Starting with the line that contains "before = set(bpy.data.objects)", reproduce each line through the end of the listing below, with no other output.

..............................

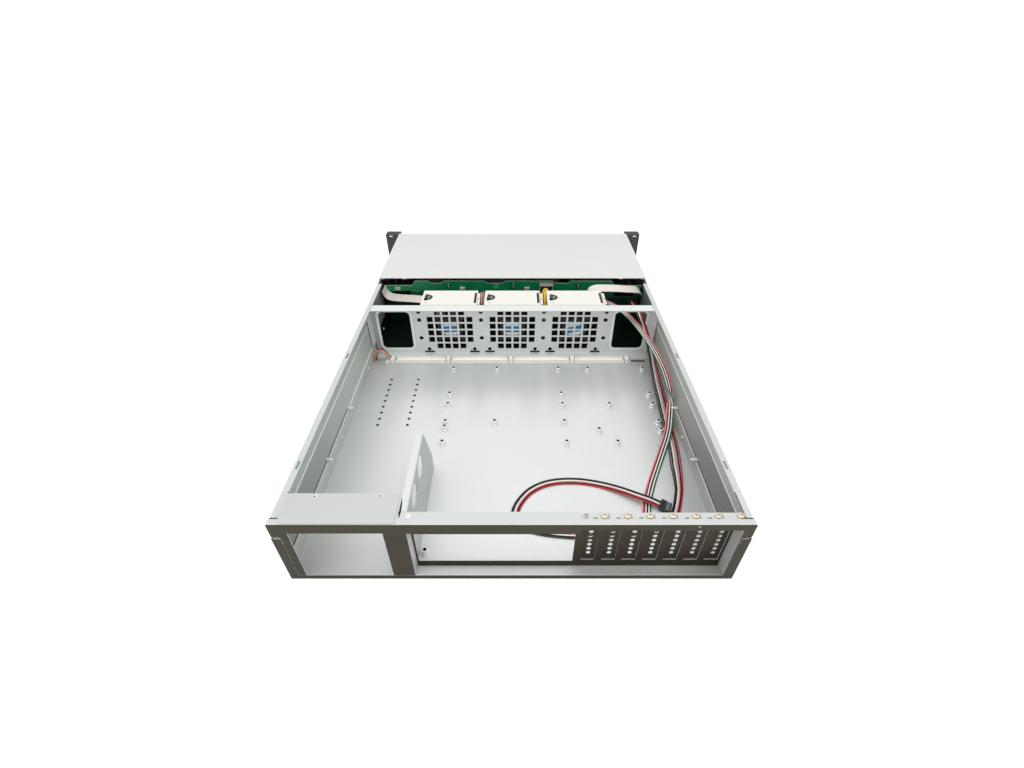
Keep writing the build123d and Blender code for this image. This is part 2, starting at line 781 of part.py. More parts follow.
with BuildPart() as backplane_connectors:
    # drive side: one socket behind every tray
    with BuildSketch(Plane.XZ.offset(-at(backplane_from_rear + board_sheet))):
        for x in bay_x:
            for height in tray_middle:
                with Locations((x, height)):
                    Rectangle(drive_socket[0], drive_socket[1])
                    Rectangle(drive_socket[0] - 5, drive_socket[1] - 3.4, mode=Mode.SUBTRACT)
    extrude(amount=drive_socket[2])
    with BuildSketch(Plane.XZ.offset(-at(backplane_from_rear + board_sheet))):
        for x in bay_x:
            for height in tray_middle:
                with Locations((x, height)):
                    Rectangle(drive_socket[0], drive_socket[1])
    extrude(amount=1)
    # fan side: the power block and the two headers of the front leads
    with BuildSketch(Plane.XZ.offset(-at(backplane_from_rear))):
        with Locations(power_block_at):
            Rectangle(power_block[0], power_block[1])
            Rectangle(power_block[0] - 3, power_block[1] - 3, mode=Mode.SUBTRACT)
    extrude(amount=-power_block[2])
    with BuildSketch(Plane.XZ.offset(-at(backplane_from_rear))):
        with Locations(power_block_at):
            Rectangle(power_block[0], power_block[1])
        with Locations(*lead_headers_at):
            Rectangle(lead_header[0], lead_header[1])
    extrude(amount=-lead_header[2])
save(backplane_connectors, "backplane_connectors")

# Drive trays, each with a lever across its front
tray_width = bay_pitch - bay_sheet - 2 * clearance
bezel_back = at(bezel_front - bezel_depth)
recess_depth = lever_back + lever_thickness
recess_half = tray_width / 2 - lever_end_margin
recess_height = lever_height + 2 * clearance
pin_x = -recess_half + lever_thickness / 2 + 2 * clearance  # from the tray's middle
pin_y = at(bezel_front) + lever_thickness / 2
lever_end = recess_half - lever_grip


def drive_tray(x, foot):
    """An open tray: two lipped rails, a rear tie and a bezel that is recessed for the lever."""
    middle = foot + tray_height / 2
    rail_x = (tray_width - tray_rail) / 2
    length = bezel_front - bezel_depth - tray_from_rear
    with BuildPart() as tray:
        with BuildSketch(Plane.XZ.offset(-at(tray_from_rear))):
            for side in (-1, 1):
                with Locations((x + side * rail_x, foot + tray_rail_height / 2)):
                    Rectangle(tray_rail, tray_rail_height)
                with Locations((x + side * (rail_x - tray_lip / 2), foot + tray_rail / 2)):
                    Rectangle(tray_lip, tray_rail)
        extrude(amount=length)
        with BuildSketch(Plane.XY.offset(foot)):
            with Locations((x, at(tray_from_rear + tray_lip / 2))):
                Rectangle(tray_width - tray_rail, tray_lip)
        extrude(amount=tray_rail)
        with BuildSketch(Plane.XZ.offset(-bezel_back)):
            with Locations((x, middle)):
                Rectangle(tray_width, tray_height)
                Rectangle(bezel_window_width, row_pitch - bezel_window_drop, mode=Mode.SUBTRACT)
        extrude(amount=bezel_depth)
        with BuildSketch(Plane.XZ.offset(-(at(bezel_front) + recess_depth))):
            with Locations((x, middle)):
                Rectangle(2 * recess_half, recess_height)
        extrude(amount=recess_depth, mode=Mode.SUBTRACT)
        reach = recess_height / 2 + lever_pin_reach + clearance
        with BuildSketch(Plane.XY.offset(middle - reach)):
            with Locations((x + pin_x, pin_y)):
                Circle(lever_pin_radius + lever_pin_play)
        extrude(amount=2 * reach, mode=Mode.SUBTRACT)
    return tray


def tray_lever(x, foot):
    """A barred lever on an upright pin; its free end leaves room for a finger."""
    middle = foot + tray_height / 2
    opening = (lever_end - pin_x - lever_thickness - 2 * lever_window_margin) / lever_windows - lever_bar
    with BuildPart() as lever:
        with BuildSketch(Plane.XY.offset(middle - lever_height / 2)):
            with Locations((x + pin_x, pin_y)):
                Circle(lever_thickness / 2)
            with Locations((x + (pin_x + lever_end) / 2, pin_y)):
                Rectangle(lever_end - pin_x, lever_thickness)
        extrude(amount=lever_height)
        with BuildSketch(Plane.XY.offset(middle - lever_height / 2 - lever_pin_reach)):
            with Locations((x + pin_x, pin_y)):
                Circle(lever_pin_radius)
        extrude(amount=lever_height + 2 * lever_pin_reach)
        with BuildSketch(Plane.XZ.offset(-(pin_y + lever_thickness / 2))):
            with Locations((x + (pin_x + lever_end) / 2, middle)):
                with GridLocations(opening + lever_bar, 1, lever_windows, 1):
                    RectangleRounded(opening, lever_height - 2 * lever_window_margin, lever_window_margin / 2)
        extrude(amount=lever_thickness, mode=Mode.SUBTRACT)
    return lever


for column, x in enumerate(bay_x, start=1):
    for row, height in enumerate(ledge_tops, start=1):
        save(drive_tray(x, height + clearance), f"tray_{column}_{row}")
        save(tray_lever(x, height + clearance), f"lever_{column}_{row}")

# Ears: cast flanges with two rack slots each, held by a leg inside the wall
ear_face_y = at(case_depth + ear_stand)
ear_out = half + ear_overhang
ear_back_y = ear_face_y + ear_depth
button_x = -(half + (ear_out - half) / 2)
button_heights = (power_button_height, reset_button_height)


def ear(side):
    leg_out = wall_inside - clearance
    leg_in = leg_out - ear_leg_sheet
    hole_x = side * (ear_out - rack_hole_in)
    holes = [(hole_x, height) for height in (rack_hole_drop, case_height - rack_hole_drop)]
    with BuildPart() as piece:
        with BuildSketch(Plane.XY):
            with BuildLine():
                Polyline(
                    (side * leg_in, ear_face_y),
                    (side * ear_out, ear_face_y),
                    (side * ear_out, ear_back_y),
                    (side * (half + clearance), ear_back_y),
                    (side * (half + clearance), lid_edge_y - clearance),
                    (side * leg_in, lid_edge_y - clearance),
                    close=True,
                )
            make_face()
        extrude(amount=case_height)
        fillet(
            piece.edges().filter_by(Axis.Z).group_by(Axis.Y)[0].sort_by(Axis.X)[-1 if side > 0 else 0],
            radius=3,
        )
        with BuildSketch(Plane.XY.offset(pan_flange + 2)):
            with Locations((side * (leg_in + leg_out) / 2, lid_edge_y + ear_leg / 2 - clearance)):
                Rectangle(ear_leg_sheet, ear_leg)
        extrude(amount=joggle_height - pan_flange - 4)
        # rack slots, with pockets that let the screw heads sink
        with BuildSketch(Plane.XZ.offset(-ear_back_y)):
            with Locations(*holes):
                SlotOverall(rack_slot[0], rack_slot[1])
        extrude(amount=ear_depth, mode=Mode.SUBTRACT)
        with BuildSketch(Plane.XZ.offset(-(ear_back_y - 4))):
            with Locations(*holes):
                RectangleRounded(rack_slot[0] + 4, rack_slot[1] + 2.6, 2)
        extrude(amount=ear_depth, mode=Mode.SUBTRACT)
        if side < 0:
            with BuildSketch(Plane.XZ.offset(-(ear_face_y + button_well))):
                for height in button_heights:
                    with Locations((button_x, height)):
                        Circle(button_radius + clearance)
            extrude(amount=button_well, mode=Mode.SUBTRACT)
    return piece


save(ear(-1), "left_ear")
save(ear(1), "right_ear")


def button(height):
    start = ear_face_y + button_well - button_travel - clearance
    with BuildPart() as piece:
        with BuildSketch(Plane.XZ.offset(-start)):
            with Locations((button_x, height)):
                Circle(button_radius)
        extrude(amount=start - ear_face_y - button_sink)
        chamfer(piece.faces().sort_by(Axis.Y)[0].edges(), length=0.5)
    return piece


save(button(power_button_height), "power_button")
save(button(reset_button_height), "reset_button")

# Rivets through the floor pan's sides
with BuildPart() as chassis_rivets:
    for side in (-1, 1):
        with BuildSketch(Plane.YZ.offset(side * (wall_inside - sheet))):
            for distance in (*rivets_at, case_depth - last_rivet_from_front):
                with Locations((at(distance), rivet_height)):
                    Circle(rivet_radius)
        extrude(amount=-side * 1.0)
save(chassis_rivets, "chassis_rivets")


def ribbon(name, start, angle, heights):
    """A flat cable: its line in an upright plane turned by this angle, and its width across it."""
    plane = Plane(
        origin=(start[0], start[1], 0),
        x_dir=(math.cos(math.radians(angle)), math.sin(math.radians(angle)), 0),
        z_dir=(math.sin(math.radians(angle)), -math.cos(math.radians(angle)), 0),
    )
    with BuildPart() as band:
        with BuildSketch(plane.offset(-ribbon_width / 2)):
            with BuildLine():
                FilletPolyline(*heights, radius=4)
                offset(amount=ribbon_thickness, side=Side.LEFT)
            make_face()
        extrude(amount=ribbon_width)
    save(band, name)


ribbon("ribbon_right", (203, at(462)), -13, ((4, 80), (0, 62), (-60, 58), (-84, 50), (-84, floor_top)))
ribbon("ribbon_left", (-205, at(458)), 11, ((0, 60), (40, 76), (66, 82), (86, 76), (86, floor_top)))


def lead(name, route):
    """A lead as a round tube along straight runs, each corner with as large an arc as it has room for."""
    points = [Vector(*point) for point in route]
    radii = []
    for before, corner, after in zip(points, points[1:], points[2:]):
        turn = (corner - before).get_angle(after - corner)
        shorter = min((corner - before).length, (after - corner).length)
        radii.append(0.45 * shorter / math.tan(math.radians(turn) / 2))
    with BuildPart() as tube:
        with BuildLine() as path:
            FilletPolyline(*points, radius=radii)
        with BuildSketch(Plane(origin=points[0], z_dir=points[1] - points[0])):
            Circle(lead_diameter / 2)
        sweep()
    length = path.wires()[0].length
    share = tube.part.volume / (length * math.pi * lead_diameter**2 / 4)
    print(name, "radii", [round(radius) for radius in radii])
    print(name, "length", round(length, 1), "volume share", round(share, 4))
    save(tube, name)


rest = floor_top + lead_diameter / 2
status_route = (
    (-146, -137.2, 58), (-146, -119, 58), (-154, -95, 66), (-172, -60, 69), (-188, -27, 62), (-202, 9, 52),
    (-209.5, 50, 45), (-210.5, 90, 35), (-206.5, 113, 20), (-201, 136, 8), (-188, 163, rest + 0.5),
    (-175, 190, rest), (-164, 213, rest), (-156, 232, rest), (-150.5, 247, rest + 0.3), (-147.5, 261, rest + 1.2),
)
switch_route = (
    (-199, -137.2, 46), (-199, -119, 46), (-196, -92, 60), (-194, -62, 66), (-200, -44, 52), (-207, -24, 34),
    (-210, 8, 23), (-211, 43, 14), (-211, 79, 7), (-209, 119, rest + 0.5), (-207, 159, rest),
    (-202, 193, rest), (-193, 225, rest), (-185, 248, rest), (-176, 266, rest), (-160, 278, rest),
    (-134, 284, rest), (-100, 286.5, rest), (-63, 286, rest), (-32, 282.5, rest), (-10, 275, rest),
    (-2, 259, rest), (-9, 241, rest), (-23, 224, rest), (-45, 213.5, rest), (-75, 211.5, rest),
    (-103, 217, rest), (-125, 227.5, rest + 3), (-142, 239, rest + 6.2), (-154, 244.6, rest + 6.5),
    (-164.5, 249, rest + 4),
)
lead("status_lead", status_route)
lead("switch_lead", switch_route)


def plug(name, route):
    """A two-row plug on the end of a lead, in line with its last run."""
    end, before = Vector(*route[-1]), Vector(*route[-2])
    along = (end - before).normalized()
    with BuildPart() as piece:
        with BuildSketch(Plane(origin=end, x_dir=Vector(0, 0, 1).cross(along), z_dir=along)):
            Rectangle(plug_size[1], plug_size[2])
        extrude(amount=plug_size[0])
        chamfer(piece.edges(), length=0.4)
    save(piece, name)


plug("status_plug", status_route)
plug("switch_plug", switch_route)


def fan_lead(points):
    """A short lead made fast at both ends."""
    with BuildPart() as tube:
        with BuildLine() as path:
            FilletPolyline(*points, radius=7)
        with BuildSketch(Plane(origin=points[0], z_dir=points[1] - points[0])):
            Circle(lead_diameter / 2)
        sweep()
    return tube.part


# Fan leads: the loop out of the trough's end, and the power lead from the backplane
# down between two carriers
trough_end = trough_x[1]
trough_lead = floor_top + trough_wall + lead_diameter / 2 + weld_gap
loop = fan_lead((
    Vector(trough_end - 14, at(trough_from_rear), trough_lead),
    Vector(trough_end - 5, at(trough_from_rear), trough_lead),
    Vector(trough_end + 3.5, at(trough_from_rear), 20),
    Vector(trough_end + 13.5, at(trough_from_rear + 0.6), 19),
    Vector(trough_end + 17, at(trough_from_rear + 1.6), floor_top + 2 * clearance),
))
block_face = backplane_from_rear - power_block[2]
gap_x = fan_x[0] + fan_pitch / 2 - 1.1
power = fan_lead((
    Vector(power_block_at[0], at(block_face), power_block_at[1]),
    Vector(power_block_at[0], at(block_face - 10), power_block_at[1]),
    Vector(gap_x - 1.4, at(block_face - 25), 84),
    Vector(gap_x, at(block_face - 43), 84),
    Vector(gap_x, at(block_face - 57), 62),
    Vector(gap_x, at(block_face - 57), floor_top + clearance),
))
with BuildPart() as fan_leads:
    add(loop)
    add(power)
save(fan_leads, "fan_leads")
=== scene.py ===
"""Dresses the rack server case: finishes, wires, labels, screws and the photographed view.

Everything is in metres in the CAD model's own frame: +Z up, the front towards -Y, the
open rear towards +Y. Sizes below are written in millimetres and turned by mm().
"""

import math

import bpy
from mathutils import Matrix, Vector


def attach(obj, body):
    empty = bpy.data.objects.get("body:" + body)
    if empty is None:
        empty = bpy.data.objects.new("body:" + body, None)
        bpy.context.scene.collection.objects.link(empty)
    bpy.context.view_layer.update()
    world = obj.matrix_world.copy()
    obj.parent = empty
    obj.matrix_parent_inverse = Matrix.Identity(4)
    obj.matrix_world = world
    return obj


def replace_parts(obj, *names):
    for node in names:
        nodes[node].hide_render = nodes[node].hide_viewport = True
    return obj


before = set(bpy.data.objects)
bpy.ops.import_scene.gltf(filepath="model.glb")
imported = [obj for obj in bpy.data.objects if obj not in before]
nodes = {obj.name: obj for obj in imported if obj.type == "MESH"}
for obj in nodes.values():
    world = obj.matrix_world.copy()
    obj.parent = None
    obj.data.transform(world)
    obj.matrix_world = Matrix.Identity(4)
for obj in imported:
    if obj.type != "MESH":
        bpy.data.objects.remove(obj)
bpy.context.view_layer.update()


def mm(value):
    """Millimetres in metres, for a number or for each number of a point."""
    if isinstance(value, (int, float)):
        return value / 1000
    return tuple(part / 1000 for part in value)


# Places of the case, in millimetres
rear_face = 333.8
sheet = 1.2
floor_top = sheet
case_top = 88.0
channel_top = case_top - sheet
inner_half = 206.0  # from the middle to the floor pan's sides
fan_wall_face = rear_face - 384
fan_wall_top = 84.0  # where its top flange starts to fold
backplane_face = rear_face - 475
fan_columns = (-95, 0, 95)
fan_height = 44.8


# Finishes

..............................

Complete output ->
before = set(bpy.data.objects)
bpy.ops.import_scene.gltf(filepath="model.glb")
imported = [obj for obj in bpy.data.objects if obj not in before]
nodes = {obj.name: obj for obj in imported if obj.type == "MESH"}
for obj in nodes.values():
    world = obj.matrix_world.copy()
    obj.parent = None
    obj.data.transform(world)
    obj.matrix_world = Matrix.Identity(4)
for obj in imported:
    if obj.type != "MESH":
        bpy.data.objects.remove(obj)
bpy.context.view_layer.update()


def mm(value):
    """Millimetres in metres, for a number or for each number of a point."""
    if isinstance(value, (int, float)):
        return value / 1000
    return tuple(part / 1000 for part in value)


# Places of the case, in millimetres
rear_face = 333.8
sheet = 1.2
floor_top = sheet
case_top = 88.0
channel_top = case_top - sheet
inner_half = 206.0  # from the middle to the floor pan's sides
fan_wall_face = rear_face - 384
fan_wall_top = 84.0  # where its top flange starts to fold
backplane_face = rear_face - 475
fan_columns = (-95, 0, 95)
fan_height = 44.8


# Finishes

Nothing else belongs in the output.